The beetles have direction, and there I *did* add a tie-breaker. A beetle moving transverse to CR has priority, so a beetle moving from a side-passage can always block one chasing you. (If two are moving in from side-passages, again, it makes little difference.)

[1] In fact, in my world, everything *is* deterministic. So you should never have to depend on "random" behaviour to win a level (they are designed to avoid depending on the differences in such cases), but if you choose to do so, at least it will be the same every time, so even though you won't work out the invisible numbers in advance (unless you know how the game is coded), you can remember what happens in the specific case you're interested in.

Date: 2006-12-30 03:01 pm (UTC)
From: [identity profile] cartesiandaemon.livejournal.com
PS. I have been writing a little new behaviour and ten more levels over Christmas (nearly, not quite done). As you thought so much and so clearly about the game before, I wondered if you might like to see and offer any comments you might like to about controls/game-play/plot/metaphysics before I publicise the instalment? (Beta-test, I suppose.)

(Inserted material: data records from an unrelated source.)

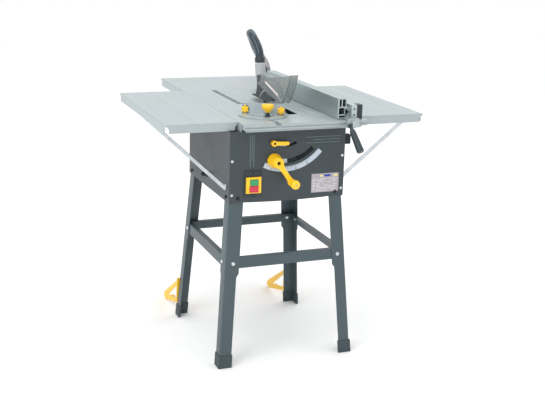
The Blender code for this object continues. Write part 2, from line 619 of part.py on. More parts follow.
def tilt_trunnion():
    """The cradle that swings behind the front panel: two sectors, a shelf, a guide post and a knife holder."""
    sector = arc_band(TILT_CENTRE, 0.1400, 0.0700, -38, 4, 7)
    front = plate(sector, "y", -0.2215, -0.2175)
    rear = plate(sector, "y", 0.1900, 0.1940)
    shelf = block(-0.1000, 0.0000, -0.2195, 0.1920, SHELF_Z, SHELF_Z + 0.0040)
    post = rod((*POST, SHELF_Z + 0.001), (*POST, 0.8300), 0.0060, 12)
    screw_foot = rod((CRANK_X, SCREW_Y, SHELF_Z + 0.001), (CRANK_X, SCREW_Y, 0.6800), 0.0100, 12)
    holder = block(-0.0050, BLADE_X - BLADE_SHEET / 2 - 0.0008, 0.1450, 0.1920, 0.7000, 0.7400)
    x, z = on_tilt(LOCK_RADIUS, LOCK_ANGLE)
    crank_hole = rod((CRANK_X, -0.23, CRANK_Z), (CRANK_X, -0.21, CRANK_Z), 0.0066, 12)
    lock_hole = rod((x, -0.23, z), (x, -0.21, z), 0.0038, 8)
    screw_hole = rod((CRANK_X, SCREW_Y, 0.6660), (CRANK_X, SCREW_Y, 0.70), 0.0056, 12)
    body = fuse(shelf, front, rear, post, screw_foot, holder)
    add("tilt_trunnion", cut(body, crank_hole, lock_hole, screw_hole), "cast_metal", (TILT_X, 0, TABLE_TOP))


def height_screw():
    profile = [(0, 0.6670), (0.0050, 0.6670), (0.0050, 0.6860), (0.0110, 0.6880), (0.0085, 0.6980),
               (0.0050, 0.7000), (0.0050, 0.8300), (0, 0.8300)]
    screw = turned(profile, (CRANK_X, SCREW_Y, 0), (0, 0, 1), 12)
    add("height_screw", screw, "zinc", (CRANK_X, SCREW_Y, 0.6670))


MOTOR_Z = 0.7350
MOTOR_RADIUS = 0.0440


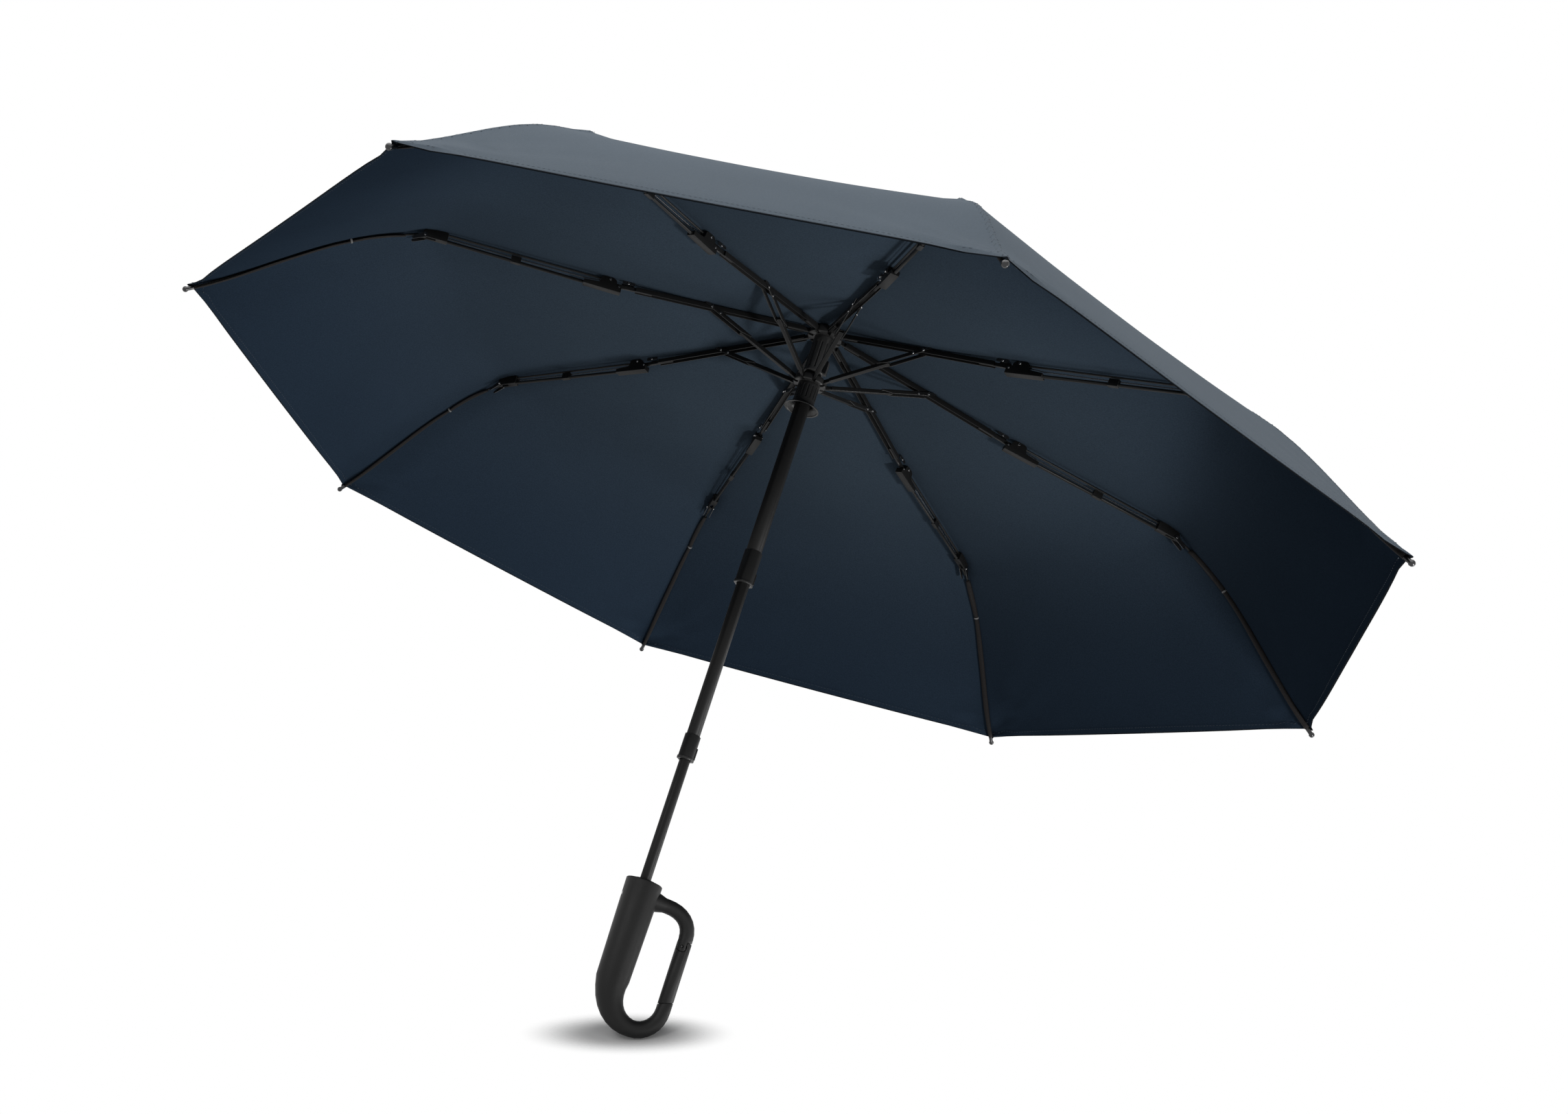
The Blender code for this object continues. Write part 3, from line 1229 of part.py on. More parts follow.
def main():
    clear_scene()
    paint = make_material("black_paint", BLACK_PAINT, PAINT_GLOSS)
    plastic = make_material("black_plastic", BLACK_PLASTIC, PLASTIC_GLOSS)
    soft_black = make_material("grip_black", GRIP_BLACK, GRIP_GLOSS)
    steel = make_material("steel", STEEL, STEEL_GLOSS)
    cloth = make_material("navy_cloth", NAVY, CLOTH_GLOSS)
    make_grip(soft_black, steel)
    make_shaft(paint, plastic, steel)
    make_crown(paint, plastic, steel)
    make_runner(plastic)
    make_ribs(paint, plastic, steel)
    make_canopy(cloth)


main()
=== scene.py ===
"""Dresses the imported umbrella: a sewn cloth canopy, rivets and link wires on its ribs, finishes for
every solid, a camera and a pale stage. It is laid out as an add-on and runs as a script."""

import json
import math

import bmesh
import bpy
import numpy as np
from bpy.props import FloatProperty, FloatVectorProperty, PointerProperty
from mathutils import Matrix, Vector


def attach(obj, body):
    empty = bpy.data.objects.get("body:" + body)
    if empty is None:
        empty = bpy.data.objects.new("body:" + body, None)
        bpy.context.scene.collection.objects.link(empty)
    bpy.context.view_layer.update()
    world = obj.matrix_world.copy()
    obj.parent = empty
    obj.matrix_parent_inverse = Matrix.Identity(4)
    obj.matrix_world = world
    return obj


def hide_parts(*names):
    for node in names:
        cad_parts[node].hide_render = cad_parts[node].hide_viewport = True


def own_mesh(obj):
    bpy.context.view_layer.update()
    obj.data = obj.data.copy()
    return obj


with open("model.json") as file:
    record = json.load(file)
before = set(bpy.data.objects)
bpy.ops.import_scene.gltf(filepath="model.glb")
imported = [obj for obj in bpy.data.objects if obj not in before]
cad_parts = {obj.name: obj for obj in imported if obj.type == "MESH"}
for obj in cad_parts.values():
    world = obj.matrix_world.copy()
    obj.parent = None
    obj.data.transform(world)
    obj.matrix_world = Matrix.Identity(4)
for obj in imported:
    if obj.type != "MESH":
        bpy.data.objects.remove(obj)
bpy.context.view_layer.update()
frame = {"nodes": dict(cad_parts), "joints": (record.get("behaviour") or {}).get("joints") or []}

bl_info = {
    "name": "Windproof umbrella",
    "version": (1, 0, 0),
    "blender": (4, 5, 0),
    "location": "View3D > Sidebar > Umbrella",
    "description": "Builds the cloth, fittings, finishes and stage of a folding umbrella",
    "category": "Object",
}

RIB_COUNT = 8
HALF_SECTOR = math.pi / RIB_COUNT
JOINTS = {joint["name"]: joint for joint in frame["joints"]}

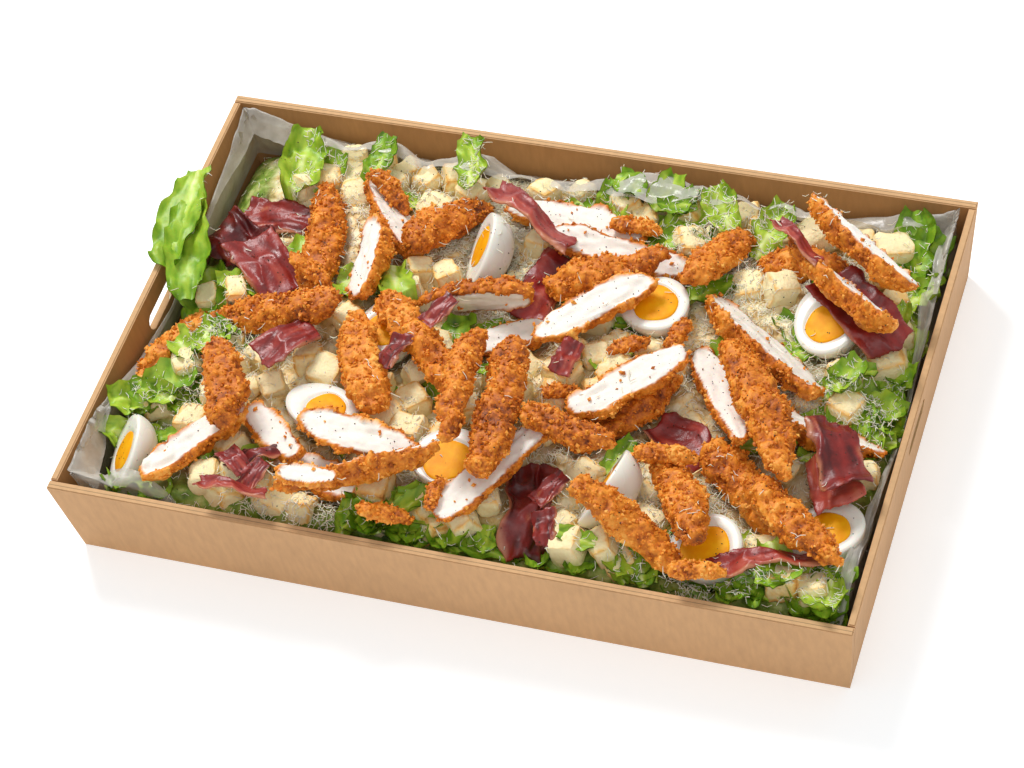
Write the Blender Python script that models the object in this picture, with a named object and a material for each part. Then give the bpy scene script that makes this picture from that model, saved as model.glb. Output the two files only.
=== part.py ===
"""Chicken caesar salad in its kraft catering tray, in metres, +Z up.

The origin is at the middle of the tray's underside. X runs along the tray's long side and -Y is its front.
The tray's panels lean outwards, a film liner lines it, the leaf, crouton and cheese salad is one mound, and
each chicken, egg and bacon piece is a solid of its own. The pieces are laid one after another, bottom first:
each is let down on what lies under it and tilted until it lies as low as it can.
"""

import itertools
import math
import random

import bmesh
import bpy
import numpy as np
from mathutils import Matrix, Vector

MM = 0.001
SEED = 11

# The tray: outside sizes at the rim. Its walls lean out by WALL_LEAN over their height.
TRAY_LENGTH = 0.560
TRAY_WIDTH = 0.370
TRAY_HEIGHT = 0.074
WALL_LEAN = 0.007
LONG_WALL = 0.0065  # folded over twice
END_WALL = 0.005
FLOOR = 0.003
CORNER_SEAM = 0.001  # open gap between an end wall and the long walls
RIM_BEVEL = 0.0008
HAND_SLOT_LENGTH = 0.046
HAND_SLOT_HEIGHT = 0.014
HAND_SLOT_MIDDLE = 0.052  # height of the slot's middle above the table

GAP = 0.0004  # left between pieces that touch
FILM = 0.0006
FILM_LOW, FILM_HIGH = 0.060, 0.071
FILM_SLOT = 0.042  # its edge at the hand slots
FILM_STRAIGHT = (22, 14)  # pieces that a long and a short side are divided into
CORNER_RADIUS = 0.008

HEAP_EDGE = 0.040
HEAP_RISE = 0.018
HEAP_BUMP = 0.0022
HEAP_CELLS = (26, 17)

GRID = 0.002  # cell of the height map that the pieces are laid on
LAID_GAP = 0.0006
SHIFTS = (-0.009, -0.0045, 0.0, 0.0045, 0.009)  # sideways moves a piece may make to lie lower
SHIFT_COST = 0.35  # height that must be won for each unit of such a move
TILT_COST = 0.0003  # and for each degree of tilt
WALL_CLEAR = 0.0085  # from a long or end wall's inside at the rim to the nearest piece
STRIP_STATIONS = 8
STRIP_SIDES = 10
EGG_SIDES = 13
BACON_THICKNESS = 0.0022

# Colours as the materials' base colours: red, green, blue in linear light.
KRAFT = (0.50, 0.30, 0.15)
FILM_COLOUR = (0.75, 0.72, 0.68)
LEAF = (0.25, 0.45, 0.05)
CRUMB_BROWN = (0.50, 0.18, 0.03)
FLESH = (0.90, 0.84, 0.76)
EGG_WHITE = (0.90, 0.88, 0.75)
BACON_RED = (0.25, 0.03, 0.025)

# Each row is laid on top of the rows above it. Places and sizes are in millimetres, angles in degrees.
# x, y: middle.  heading: direction of the long axis, anticlockwise from +X.
# strip: length, width, depth, bend (sideways bow).
# slice: length, width, depth, face (how far the cut face leans to the left of its heading), bend.
# egg: length, width, face (as a slice's).  bacon: length, width, lean (as a slice's face), curl (of its wave).
LAID = [
    ("egg", -92, -12, -75, 58, 43, 0),
    ("egg", -115, -86, -12, 58, 42, 8),
    ("egg", 84, 45, 45, 54, 44, 0),
    ("egg", 248, -108, 70, 56, 43, 5),
    ("egg", 203, 60, -50, 58, 45, -14),
    ("egg", 173, -136, -45, 55, 46, -12),
    ("egg", -14, -107, -50, 55, 46, 0),
    ("egg", -42, 70, 100, 62, 46, 58),
    ("egg", 101, -112, 78, 62, 46, 62),
    ("egg", -224, -143, 105, 60, 44, 52),
    ("strip", -257, -40, 68, 76, 22, 17, 2),
    ("slice", 5, 119, -5, 108, 30, 15, 0, 2),
    ("slice", -102, -133, -12, 64, 30, 15, 4, 2),
    ("slice", -139, -113, -38, 60, 25, 15, 0, -1),
    ("strip", 174, 112, 10, 64, 26, 18, 3),
    ("bacon", 132, -52, -30, 54, 32, 6, 3),
    ("bacon", -218, 92, -5, 56, 33, -6, 2),
    ("bacon", -244, 62, -22, 50, 42, 8, 3),
    ("bacon", 0, 54, 74, 54, 34, -8, 4),
    ("bacon", 50, -136, -80, 68, 36, 4, 5),
    ("bacon", 234, -170, 22, 84, 22, 20, 4),
    ("slice", 45, 94, -3, 108, 26, 15, -12, -2),
    ("strip", 54, 66, 28, 88, 25, 18, -3),
    ("slice", -9, 3, 32, 66, 26, 15, 0, 2),
    ("strip", 115, -159, -22, 98, 23, 17, 5),
    ("slice", -122, 93, -48, 82, 29, 18, 38, 2),
    ("slice", -43, 20, 3, 94, 26, 18, -98, 2),
    ("bacon", -205, 38, -42, 60, 40, 4, 3),
    ("strip", -95, -50, -62, 94, 32, 19, -3),
    ("slice", -184, -160, 46, 84, 28, 17, 6, 2),
    ("strip", -175, -99, -62, 78, 29, 20, 3),
    ("slice", -80, -107, -6, 88, 29, 15, -4, -2),
    ("slice", -68, -145, 22, 114, 27, 18, 52, 3),
    ("slice", 238, -28, -7, 92, 28, 17, 40, -2),
    ("strip", 105, 84, 68, 78, 28, 19, 2),
    ("slice", -113, 38, -80, 74, 27, 17, -36, 2),
    ("strip", 140, -126, -58, 98, 26, 19, -2),
    ("strip", 183, -84, -42, 82, 28, 19, 2),
    ("strip", 236, -130, -37, 92, 30, 20, -2),
    ("bacon", 238, -80, -62, 48, 38, -10, 3),
    ("bacon", 259, -72, -62, 60, 32, 12, 4),
    ("bacon", 231, 64, -40, 72, 38, -14, 5),
    ("strip", -165, -9, 2, 110, 28, 20, -3),
    ("strip", -60, -27, -42, 110, 26, 19, 3),
    ("strip", -88, 79, 62, 88, 28, 19, 4),
    ("strip", 98, -52, 50, 92, 28, 19, -3),
    ("slice", 150, -20, -58, 106, 27, 16, 8, 2),
    ("slice", 166, 40, -36, 114, 34, 19, 46, 3),
    ("slice", 222, 78, -36, 108, 26, 17, 58, 3),
    ("slice", 217, 98, -40, 120, 32, 18, 52, -5),
    ("slice", 47, 26, 45, 94, 31, 16, 0, 2),
    ("slice", 90, -30, 47, 94, 30, 16, 0, -2),
    ("strip", -170, 68, -76, 108, 30, 21, 6),
    ("strip", 183, -38, -58, 134, 31, 21, 3),
    ("slice", 14, -148, 62, 114, 30, 16, 0, 2),
    ("strip", 15, -76, -83, 124, 29, 20, 3),
    ("strip", -8, -71, -82, 112, 23, 18, -3),
]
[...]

Date: 2006-12-30 05:23 pm (UTC)
simont: A picture of me in 2016 (Default)
From: [personal profile] simont
Sure, I'd be happy to beta-test :-)

Date: 2006-12-30 06:00 pm (UTC)
From: [identity profile] cartesiandaemon.livejournal.com
Thank you, I appreciate it! I have some new behaviour and logic tweaks, piglet, and nine more levels. When I've got level #18 working and done some more graphics tweaks I'll send you a link.

Date: 2006-12-30 04:31 pm (UTC)
ext_8103: (Default)
From: [identity profile] ewx.livejournal.com
I'm tangentially reminded of Python's handling of mutually recursive imports, where there is no right order and you just have to put up with partially initialized modules for a while.